However, a 10% additional tariff on China would shrink the U.S. economy by $55 billion during the Trump administration’s second term, assuming China retaliates with its own tariffs, according to an analysis by Warwick McKibbin and Marcus Noland, economists at the Peterson Institute for International Economics.

A 25% tariff on Mexico and Canada would cause a $200 billion reduction in U.S. gross domestic product, they found.

Meanwhile, economists expect more tariffs in the future.

On the campaign trail, Trump floated a 10% or 20% universal tariff on all imports and a tariff of at least 60% on Chinese goods, for example.

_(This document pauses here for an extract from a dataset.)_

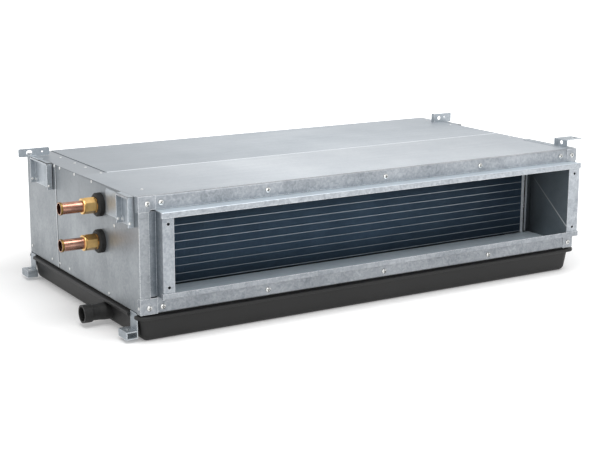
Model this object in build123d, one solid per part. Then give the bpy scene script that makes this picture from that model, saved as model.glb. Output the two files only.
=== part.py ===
from build123d import *
import os
from math import cos, hypot, pi, radians, sin

# Casing, in millimetres. X runs along the outlet, Y from outlet to air return, Z upwards.
# The origin is the middle of the drain pan's underside, which stands on the floor.
casing_length = 1150.0
casing_depth = 620.0
casing_height = 240.0
sheet = 1.2
bend_radius = 1.0
fit_gap = 0.3

# Casing panels
panel_seam = 440.0
cover_seam = 290.0
side_flange = 12.0
top_strip = 58.0
seam_gap = 1.5
left_post_width = 22.0
right_post_width = 12.0
rail_lip = 14.0
rail_foot = 25.0
corner_left = 37.0
corner_right = 30.0
corner_drop = 25.0
corner_step = 5.0
corner_wrap = 14.0

# Outlet duct collar
collar_side = 37.0
collar_end = 13.0
collar_low = 34.4
collar_drop = 27.7
collar_reach = 31.5
strip_left = 25.0
strip_right = 34.0
strip_edge = 12.0
collar_flange = 21.0
hem_reach = 2.0
hem_depth = 7.0
flange_hole = 6.6
flange_hole_left = 12.5
flange_hole_right = 17.0
flange_hole_low = 24.0
flange_hole_high = 24.0

# Air path in front of the coil
floor_height = 21.0
guide_depth = 108.0
crease_offset = 4.0
crease_high = 172.0
foam = 8.0

# Coil
coil_front = 111.0
coil_depth = 92.0
coil_left = 76.0
coil_right = 64.0
coil_low = 23.0
coil_high = 5.0
end_plate_flange = 10.0
tube_diameter = 12.7
tube_wall = 0.7
tube_pitch = 34.6
row_pitch = 30.0
row_tubes = 6
first_row = 18.0
tube_low = 45.1
bend_start = 10.0
fin_groove_pitch = 16.0
fin_groove = 10.0
fin_groove_depth = 5.0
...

A 20% worldwide tariff and a 60% levy on Chinese goods would raise costs by $3,000 in 2025 for the average U.S. household, according to an October analysis by the Tax Policy Center.

“Broad-based, universal tariffs and the damage they will do is not really a debate,” Zandi said. “They will do damage. It’s just a question of how much and to whom.”

How tariffs may impact consumers

Consumers can pay for tariffs both directly and indirectly, economists said.

Tariffs on China would likely have such the largest direct impact on consumers — the bulk of what China exports to the U.S. is consumer goods like apparel, toys and electronics, Zandi said.

China is the “dominant supplier” of toys and sports equipment to the U.S., and provides 40% of its footwear imports, and 25% of its electronics and textiles, according to a recent analysis by PIIE economists.

Mexico and Canada tariffs would also “put upward pressure on food prices,” according to PIIE economists.

The nations are “important sources” of vegetables, accounting for 47% of total U.S. imports, and prepared foodstuffs (42%), for example. Transportation equipment and machinery, electronics and fuel are other sectors that stand to be most impacted, they found.

“The U.S. imports roughly 40% of its crude oil, with Canada as the dominant supplier,” Nigel Green, CEO of deVere Group, a financial consulting firm, said in a written statement.

“If oil is hit with tariffs, the impact could hit energy markets, pushing up costs for businesses and consumers,” Green wrote.

However, domestic energy producers, certain U.S. manufacturers and other industries “could see short-term gains from reduced competition,” he added.

Indirectly, U.S. producers might raise their prices because they face less foreign competition for certain goods, Lydia Cox, an assistant professor of economics at the University of Wisconsin-Madison, said during a recent webinar.

U.S. companies that use tariffed goods to manufacture their products might also raise prices for downstream goods, Cox said. For example, steel tariffs might lead to higher prices for cars, heavy machinery and other products that use steel.

Tariffs ‘create a lot of collateral damage’

Other nations might also respond with retaliatory tariffs that start a trade war, which might cause U.S. producers to lose sales abroad, she said.

“Unlike Canada and Mexico, for which retaliation would be inconceivable, China has retaliated in the past and would likely do so again,” PIIE economists wrote recently.

Further, tariffs may have the unintended consequence of destroying jobs, economists said.

Their ability to create U.S. jobs is “vastly, vastly overstated,” said Lovely of PIIE.

Take steel, for example. There are 80 workers in jobs in industries that use steel as an input for every one job that produces steel, Cox found in a recent paper.

Tariffs create “a lot of collateral damage along the way,” which is why economists warn against broad-based use, Cox said.